Of his wife the diaries give a very vague picture. Once he exclaimed, “To think that she of all women, with a past such as hers, should be swept into my vicious orbit!” but no information is given regarding this past. The idea of marriage was in his thoughts for several years, but his attitude was one of doubt and vacillation. In 1914 he wrote:
“I wish I loved more steadily. I am always sidetracking myself. The title of 'husband' scares me.”
When he finally recorded his marriage as having taken place at the Registry Office he added,
“It is impossible to set down here all the labyrinthine ambages of my will and feelings in regard to this event. Such incredible vacillations, doubts and fears.”
“The function of the private journal is one of observation, experiment, analysis, contemplation; the function of the essay is to provoke reflection,” wrote Amiel. Barbellion's observation was of himself and of nature; his experiment how to adjust himself to the world; his analysis almost exclusively of his ego; and his contemplation the mystery of life and death. A “sport” in the biological sense, that is, differing markedly from his immediate ancestors, he fell afoul of infection early in life. From the beginning it scarred and debilitated him.

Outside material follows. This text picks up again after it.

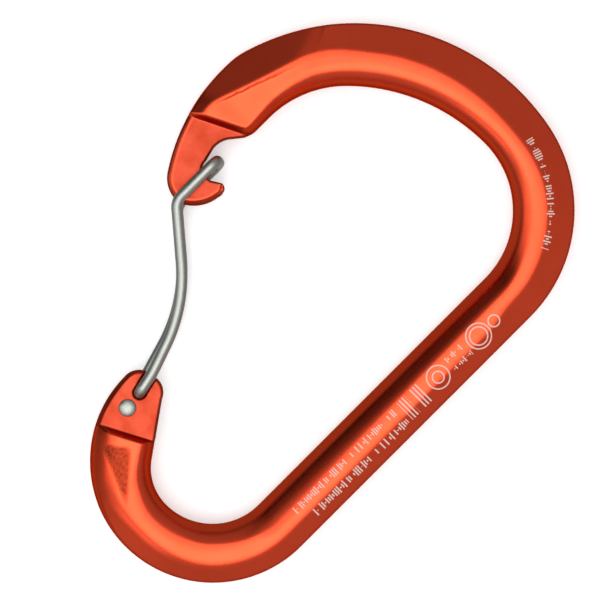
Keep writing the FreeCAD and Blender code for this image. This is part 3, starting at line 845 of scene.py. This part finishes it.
def crease_shade_line(shading, place):
    """Mask of the painted shade in the nose's crease: a thin uneven dark line between its ridge
    and its facet.
    """
    x, y, _ = shading.axes(place)
    first, last = (np.array(point) for point in RIDGE)
    along = unit(last - first)
    shift = CREASE_SHADE_OFFSET + along[1] * first[0] - along[0] * first[1]
    right = shading.maths("SUBTRACT", shading.maths("MULTIPLY", x, along[1]),
                          shading.maths("MULTIPLY", y, along[0]))
    wobble = shading.noise(place, scale=0.7, detail=2.0)
    waver = shading.spread(wobble, -CREASE_SHADE_WAVER, CREASE_SHADE_WAVER, start=0.3, end=0.7)
    off = shading.maths("SUBTRACT", shading.maths("ADD", right, waver), shift)
    off = shading.maths("ABSOLUTE", off)
    line = shading.spread(off, 1.0, 0.0, start=CREASE_SHADE_CORE * CREASE_SHADE_HALF, end=CREASE_SHADE_HALF)
    lower = shading.spread(y, 0.0, 1.0, start=CREASE_SHADE_FOOT, end=CREASE_SHADE_FOOT + CREASE_SHADE_FOOT_RUN)
    upper = shading.spread(y, 1.0, 0.0, start=CREASE_SHADE_TOP - CREASE_SHADE_TOP_RUN, end=CREASE_SHADE_TOP)
    return shading.maths("MULTIPLY", line, shading.maths("MULTIPLY", lower, upper))


# Laser-etched ticks: centre of the row, half its height, its two ends, and the pitch of the
# ticks, across and along the spine. A tick fills a share of its pitch to each side, and its
# height, as a share of the row's, varies at random and is cut off at the row's.
TICK_ROWS = [
    (34.0, 0.80, -26.5, -2.2, 0.50),
    (31.1, 0.75, -29.5, -2.8, 0.46),
    (33.4, 0.60, 10.6, 15.2, 0.44),
    (31.2, 0.60, 10.6, 15.2, 0.44),
]
TICK_HALF = 0.29
TICK_SHORTEST, TICK_TALLEST = -0.25, 1.3
TICK_SEED = 10.0

# the row round the upper corner: radius, half its height, its ends and pitch in degrees
ARC_ROW = (23.5, 0.75, 27.0, 79.0, 1.15)
ARC_SEED = 90.0

# blocks of bars: centre and half-length across, ends along; half the bars' pitch and half a bar
BARS = [(32.4, 2.2, -1.4, 0.6), (32.4, 2.2, 1.8, 3.8)]
BAR_HALF_PITCH = 0.35
BAR_HALF = 0.15

# rings: centre X, centre Y, radius; half the width of their line
RINGS = [(32.3, 7.5, 2.2), (32.3, 7.5, 1.1),
         (32.2, 18.2, 2.4), (32.2, 18.2, 1.7), (32.2, 22.2, 1.1)]
RING_LINE = 0.13


def within(shading, value, start, end):
    """1 where a value is between two others, 0 elsewhere."""
    return shading.maths("COMPARE", value, (start + end) / 2, (end - start) / 2)


def ticks(shading, across, along, row, seed):
    """Short strokes of uneven height in a row."""
    centre, half, start, end, pitch = row
    cell = shading.maths("DIVIDE", along, pitch)
    chance = shading.node("TexWhiteNoise")
    chance.noise_dimensions = "1D"
    shading.put(shading.maths("ADD", shading.maths("FLOOR", cell), seed), chance.inputs["W"])
    reach = shading.spread(chance.outputs["Value"], TICK_SHORTEST * half, TICK_TALLEST * half)
    off_centre = shading.maths("ABSOLUTE", shading.maths("SUBTRACT", across, centre))
    tall = shading.maths("LESS_THAN", off_centre, shading.maths("MINIMUM", reach, half))
    stroke = shading.maths("COMPARE", shading.maths("FRACT", cell), 0.5, TICK_HALF)
    in_row = within(shading, along, start, end)
    return shading.maths("MULTIPLY", shading.maths("MULTIPLY", tall, stroke), in_row)


def bars(shading, x, y, block):
    """Block of bars across the spine."""
    centre, half, start, end = block
    lines = shading.maths("LESS_THAN", shading.maths("PINGPONG", y, BAR_HALF_PITCH), BAR_HALF)
    in_block = shading.maths("MULTIPLY", within(shading, y, start, end), lines)
    return shading.maths("MULTIPLY", in_block, shading.maths("COMPARE", x, centre, half))


def corner_ticks(shading, x, y):
    """Row of ticks that follows the upper corner."""
    from_x = shading.maths("SUBTRACT", x, CORNER[0])
    from_y = shading.maths("SUBTRACT", y, CORNER[1])
    square = shading.maths("ADD", shading.maths("POWER", from_x, 2.0),
                           shading.maths("POWER", from_y, 2.0))
    angle = shading.maths("DEGREES", shading.maths("ARCTAN2", from_y, from_x))
    return ticks(shading, shading.maths("SQRT", square), angle, ARC_ROW, ARC_SEED)


def etched_marks(shading, place):
    """Mask of the generic marks etched on the front of the spine and of the upper corner."""
    x, y, z = shading.axes(place)
    marks = [ticks(shading, x, y, row, TICK_SEED * number) for number, row in enumerate(TICK_ROWS)]
    marks += [bars(shading, x, y, block) for block in BARS]
    flat = shading.node("CombineXYZ", x, y).outputs[0]
    for ring_x, ring_y, radius in RINGS:
        from_centre = shading.vector_value("DISTANCE", flat, (ring_x, ring_y, 0.0))
        marks.append(shading.maths("COMPARE", from_centre, radius, RING_LINE))
    marks.append(corner_ticks(shading, x, y))
    total = marks[0]
    for mark in marks[1:]:
        total = shading.maths("MAXIMUM", total, mark)
    return shading.maths("MULTIPLY", total, shading.maths("GREATER_THAN", z, MID_PLANE))


# colours of the anodising, from and to where they vary, of what shows in and through it, and
# darker ones that paint shade in the hollow, the crease and the walls' feet
SATIN_COLOURS = ((0.78, 0.072, 0.026, 1), (0.84, 0.088, 0.036, 1))
TAB_COLOURS = ((0.25, 0.030, 0.012, 1), (0.38, 0.058, 0.032, 1))
# the hollow's colours: its pits are real texture, its darkness is painted shade
HOLLOW_SHADE_COLOURS = ((0.18, 0.020, 0.006, 1), (0.30, 0.035, 0.012, 1))
# painted shade in the nose's crease
CREASE_SHADE_COLOUR = (0.22, 0.020, 0.006, 1)
# painted shade at the walls' feet and in the slots
RECESS_SHADE_COLOUR = (0.16, 0.022, 0.008, 1)
ETCHED_COLOUR = (0.74, 0.49, 0.43, 1)
EDGE_TINT = (0.65, 0.25, 0.15, 1)

# how far those colours cover the satin one
TAB_COVER, HOLLOW_SHADE_COVER, CREASE_SHADE_COVER, RECESS_SHADE_COVER = 0.75, 0.9, 0.9, 0.65

# roughness of the satin, the coarse and the etched surface, and how much it varies
SATIN_ROUGH, COARSE_ROUGH, ETCHED_ROUGH = 0.29, 0.42, 0.6
SPECKLE = 0.025

# bump: its full height, and the shares in it of each surface's skin, pits, grain and etching
SKIN_HEIGHT = 0.04
SATIN_SKIN, COARSE_SKIN, PIT_SKIN, GRAIN_SKIN, ETCHED_SKIN = 0.02, 0.5, 2.5, 0.02, 0.4


def anodised_aluminium():
    """Orange-red anodised aluminium, satin, matte on the tabs, with bare etched marks, and with
    shade and a highlight painted into its colour.
    """
    shading = Shading("anodised_aluminium")
    place = shading.place()
    matte, recess_shade, pitted_and_shaded = (shading.attribute(name) for name in ("matte", "recess_shade", "pitted_and_shaded"))
    marks = etched_marks(shading, place)
    pit = shading.noise(place, scale=2.0, detail=3.0)
    grain = shading.noise(place, scale=5.0, detail=4.0)
    coarse = shading.maths("MAXIMUM", matte, pitted_and_shaded)

    colour = anodised_colour(shading, place, matte, recess_shade, pitted_and_shaded, pit)
    colour = shading.mix(marks, colour, ETCHED_COLOUR)
    speckle = shading.spread(grain, -SPECKLE, SPECKLE, start=0.3, end=0.7)
    rough = shading.maths("ADD", shading.spread(coarse, SATIN_ROUGH, COARSE_ROUGH), speckle)
    rough = shading.maths("MAXIMUM", rough, shading.maths("MULTIPLY", marks, ETCHED_ROUGH))
    shading.set(Base_Color=colour, Metallic=shading.maths("SUBTRACT", 1.0, marks), Roughness=rough,
                Specular_Tint=EDGE_TINT)

    skin_share = shading.spread(coarse, SATIN_SKIN, COARSE_SKIN)
    skin = shading.maths("MULTIPLY", shading.noise(place, scale=2.6, detail=3.0), skin_share)
    pits = shading.maths("MULTIPLY", pitted_and_shaded, pit)
    skin = shading.maths("ADD", skin, shading.maths("MULTIPLY", pits, PIT_SKIN))
    skin = shading.maths("ADD", skin, shading.maths("MULTIPLY", grain, GRAIN_SKIN))
    skin = shading.maths("SUBTRACT", skin, shading.maths("MULTIPLY", marks, ETCHED_SKIN))
    shading.bump(skin, SKIN_HEIGHT)
    return shading.material


def anodised_colour(shading, place, matte, recess_shade, pitted_and_shaded, pit):
    """Colour of the anodising, with shade painted in the hollow, the crease and the walls' feet,
    before it is etched.
    """
    cloud = shading.noise(place, scale=0.22, detail=2.0)
    blotch = shading.noise(place, scale=0.30, detail=4.0)
    blotch = shading.spread(blotch, 0.0, 1.0, start=0.34, end=0.62)
    pit_share = shading.spread(pit, 0.0, 1.0, start=0.38, end=0.56)
    layers = [
        (shading.maths("MULTIPLY", matte, TAB_COVER), shading.mix(blotch, *TAB_COLOURS)),
        # the hollow, pitted and painted darker as shade
        (shading.maths("MULTIPLY", pitted_and_shaded, HOLLOW_SHADE_COVER), shading.mix(pit_share, *HOLLOW_SHADE_COLOURS)),
        # painted shade in the nose's crease
        (shading.maths("MULTIPLY", crease_shade_line(shading, place), CREASE_SHADE_COVER), CREASE_SHADE_COLOUR),
        # painted shade at the walls' feet and in the slots
        (shading.maths("MULTIPLY", recess_shade, RECESS_SHADE_COVER), RECESS_SHADE_COLOUR),
    ]
    colour = shading.mix(cloud, *SATIN_COLOURS)
    for cover, layer in layers:
        colour = shading.mix(cover, colour, layer)
    return colour


STEEL_COLOURS = ((0.35, 0.37, 0.335, 1), (0.41, 0.43, 0.395, 1))
STEEL_ROUGH = (0.34, 0.50)
DIE_MARK_HEIGHT = 0.012


def satin_steel():
    """Drawn stainless wire with a satin surface and fine marks from the die."""
    shading = Shading("satin_steel")
    place = shading.place()
    grain = shading.noise(place, scale=4.0, detail=4.0)
    stains = shading.noise(place, scale=0.6, detail=2.0)
    shading.set(Base_Color=shading.mix(stains, *STEEL_COLOURS), Metallic=1.0,
                Roughness=shading.spread(grain, *STEEL_ROUGH, start=0.3, end=0.7))
    shading.bump(grain, DIE_MARK_HEIGHT)
    return shading.material


def pale_floor():
    """Pale translucent floor, lit a little from below."""
    shading = Shading("pale_floor")
    shading.set(Base_Color=(0.92, 0.92, 0.92, 1), Roughness=0.9, Specular_IOR_Level=0.1,
                Emission_Color=(1, 1, 1, 1), Emission_Strength=0.32)
    return shading.material


# ---------------------------------------------------------------- studio

VIEW_WIDTH = 112.0
VIEW_CENTRE = (4.05, -0.50, 5.0)
VIEW_TURN = 45
LENS = 240.0
SENSOR = 36.0
NEAREST_M, FARTHEST_M = 0.01, 10

FLOOR_HALF = 3000.0
FLOOR_HEIGHT = -0.3

# softboxes: name, place and side in metres, and brightness as seen from the part
LIGHTS = [
    ("overhead", (0.0, -0.08, 1.2), 1.5, 1.5),
    ("key", (0.12, -0.22, 1.15), 0.65, 1.3),
    ("fill", (-0.68, -0.62, 0.72), 0.65, 0.95),
    ("low_fill", (-0.95, -0.74, 0.36), 0.42, 0.35),
    ("front", (0.0, -1.05, 0.72), 0.5, 1.0),
]

# surroundings: their grey, the grey in the middle of a dark lobe, the lobe's way and the cosine
# at its edge, what is added towards one side, and at and above the horizon up to a height
STUDIO_GREY = 0.42
LOBE_GREY = 0.05
LOBE_WAY = (-1.0, -0.24, 0.36)
LOBE_EDGE = 0.80
SIDE_GREY = (0.05, -0.05, 0.0)
HORIZON_GREY, SKY_GREY = -0.22, 0.03
HORIZON_TOP = 0.32


def add_camera():
    """Camera straight above the part, turned so that the spine runs up to the right."""
    data = bpy.data.cameras.new("camera")
    data.lens = LENS
    data.sensor_width = SENSOR
    data.clip_start = NEAREST_M
    data.clip_end = FARTHEST_M
    obj = bpy.data.objects.new("camera", data)
    obj.location = (Vector(VIEW_CENTRE) + Vector((0, 0, VIEW_WIDTH * LENS / SENSOR))) * MM
    obj.rotation_euler = (0, 0, math.radians(VIEW_TURN))
    bpy.context.scene.collection.objects.link(obj)
    bpy.context.scene.camera = obj


def add_light(name, location, size, radiance):
    """Square softbox that faces the part, with the given brightness as seen from there."""
    data = bpy.data.lights.new(name, "AREA")
    data.energy = radiance * math.pi * size * size
    data.shape = "SQUARE"
    data.size = size
    obj = bpy.data.objects.new(name, data)
    obj.location = location
    obj.rotation_euler = (-Vector(location)).to_track_quat("-Z", "Y").to_euler()
    bpy.context.scene.collection.objects.link(obj)


def add_floor():
    """Wide floor just below the part."""
    signs = ((-1, -1), (1, -1), (1, 1), (-1, 1))
    corners = np.array([(FLOOR_HALF * x, FLOOR_HALF * y, FLOOR_HEIGHT) for x, y in signs])
    floor = new_mesh("floor", corners * MM, [[0, 1, 2, 3]])
    floor.data.materials.append(pale_floor())
    floor.visible_glossy = False


def add_world():
    """Grey surroundings, brighter to one side, dark beyond the gate side and at the horizon."""
    world = bpy.data.worlds.new("studio")
    world.use_nodes = True
    nodes = Nodes(world.node_tree)
    way = nodes.node("TexCoord").outputs["Generated"]
    side = nodes.vector_value("DOT_PRODUCT", way, SIDE_GREY)
    to_lobe = nodes.vector_value("DOT_PRODUCT", way, unit(LOBE_WAY))
    lobe = nodes.spread(to_lobe, STUDIO_GREY, LOBE_GREY, LOBE_EDGE, 1.0, smooth=True)
    height = nodes.maths("ABSOLUTE", nodes.axes(way)[2])
    horizon = nodes.spread(height, HORIZON_GREY, SKY_GREY, 0.0, HORIZON_TOP, smooth=True)
    grey = nodes.maths("ADD", nodes.maths("ADD", side, lobe), horizon)
    nodes.put(grey, world.node_tree.nodes["Background"].inputs["Color"])
    bpy.context.scene.world = world


def build():
    """The carabiner's pieces, then the studio round them."""
    body = body_mesh()
    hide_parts("body")
    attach(body, "root")
    body.data.materials.append(anodised_aluminium())
    steel = satin_steel()
    for piece in (gate_wire(), front_peg(), rear_peg()):
        piece.data.materials.append(steel)
    add_floor()
    add_world()
    for light in LIGHTS:
        add_light(*light)
    add_camera()
    bpy.context.scene.view_settings.view_transform = "Standard"


build()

He was an egotist and proud of it. He did not realise that the ego is a wall which limits the view rising higher with every emotional or intellectual growth. There is a certain degree of greatness from which, when a man reaches it, he can always look over the top of the wall of his egotism. Barbellion never reached it. He was a man above the ordinary, capable of originality and of learning from experience, clever at his profession, apt at forming general ideas, sometimes refined and sometimes gross; a solitary, full of contradictions, ironic or ingenuous by fits, tormented by sexual images and sentimental ideas, and possessed by the desire to become famous, but haunted by the fear that he would not live to see his desire accomplished.
He had the misfortune to be without faith or ability to acquire it, but in compensation he was given to an envious degree immunity to fear, and he endured disease and faced death with courage and resignation. If we contrast his thought and conduct with that of another egotist, Robert Louis Stevenson, after he came to know the number of days that remained for him, as thought and conduct are recorded in the “Vailima Letters,” Barbellion suffers from the comparison, for Stevenson was devoid of vanity and selfishness. But the comparison would not be a just one, for euphoria is a feature of the disease with which Stevenson contended, and despair of Barbellion's. Moreover, Stevenson was a Celt and had a sense of humour. Everyone likes to think that his distinguishing characteristic is a sense of humour. Barbellion believed he possessed it tremendously. He may have, but his books do not reveal it.
He forced himself without academic training upon a most conservative institution, a close corporation, archaically conventionalised, and he gave earnest that he could mount the ladder of preferment quickly and gracefully.
He saw himself with the lucidity of genius, but his admirers will not admit that he was the man he said he was. One admirer does.
Would that he had added to his litany: Defenda me, Dios, de me!—The Lord deliver me from myself. Had he done so, he would have accomplished to a greater degree the object of life: to be happy and to make others happy.